### Source data
************

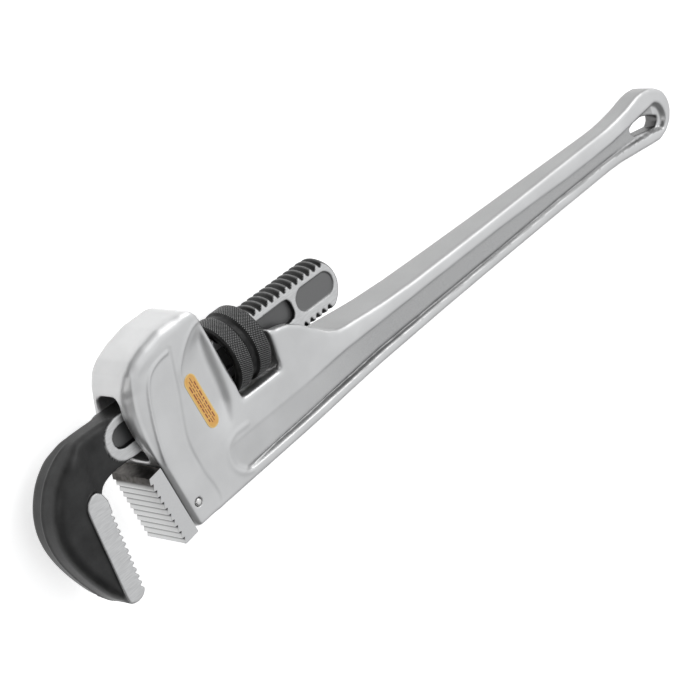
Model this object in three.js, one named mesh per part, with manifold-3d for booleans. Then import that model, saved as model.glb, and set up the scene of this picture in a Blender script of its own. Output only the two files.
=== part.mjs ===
// Straight pipe wrench, millimetres, +Z up.
// The wrench lies on its side: +X runs from the jaws to the handle's end,
// +Y points to the adjusting nut's open side, and +Z is across the thickness.
// Shapes are drawn in a drafting frame whose X starts at the heel jaw's tooth
// face and whose Y starts on the handle's centre line; the top group then moves
// everything so that the origin is under the middle of the object.
import * as THREE from 'three';
import { mergeVertices } from 'three/addons/utils/BufferGeometryUtils.js';
import Module from 'manifold-3d';

const wasm = await Module();
wasm.setup();

// ---------------------------------------------------------------- dimensions
const AXIS_Y = 42.0;          // height of the hook jaw shank's axis over the handle's centre line
const THREAD_PITCH = 4.85;
const THREAD_R_MAJOR = 15.5;
const THREAD_R_MINOR = 13.3;
const THREAD_X0 = 47.0;       // threaded length of the shank, jaw as stored
const THREAD_X1 = 160.0;
const THREAD_CREST_X = 103.7; // one crest of the thread on the shank's upper edge
const SHANK_HALF_T = 8.1;     // half the thickness of the flat-sided shank
const SHANK_END_X = 170.2;
const DOME_X = 152.7, DOME_R = 17.5; // the shank's end is part of a ball
const NECK_HALF_H = 12.0;     // half height of the shank where it has no thread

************

### To do
Return exactly the opening lines of the listing above, ending with the line that has "wasm.setup();".

### Solution to the exercise
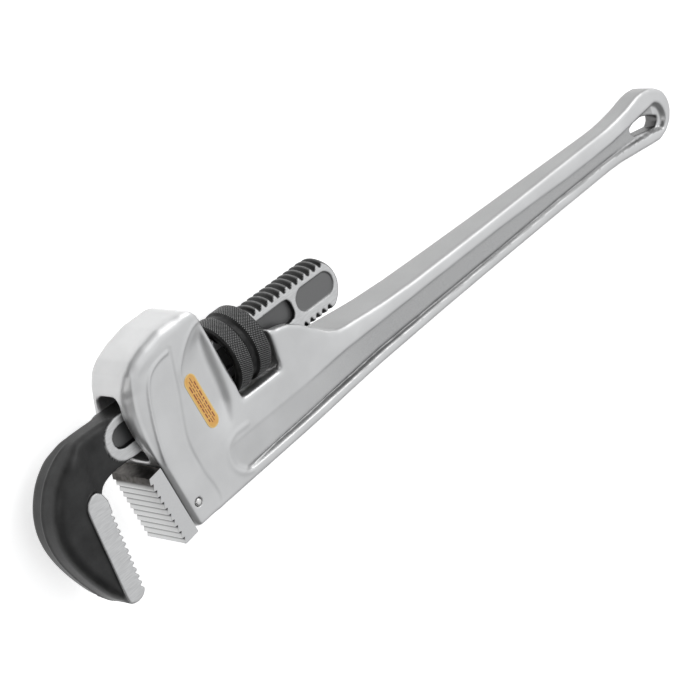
Model this object in three.js, one named mesh per part, with manifold-3d for booleans. Then import that model, saved as model.glb, and set up the scene of this picture in a Blender script of its own. Output only the two files.
=== part.mjs ===
// Straight pipe wrench, millimetres, +Z up.
// The wrench lies on its side: +X runs from the jaws to the handle's end,
// +Y points to the adjusting nut's open side, and +Z is across the thickness.
// Shapes are drawn in a drafting frame whose X starts at the heel jaw's tooth
// face and whose Y starts on the handle's centre line; the top group then moves
// everything so that the origin is under the middle of the object.
import * as THREE from 'three';
import { mergeVertices } from 'three/addons/utils/BufferGeometryUtils.js';
import Module from 'manifold-3d';

const wasm = await Module();
wasm.setup();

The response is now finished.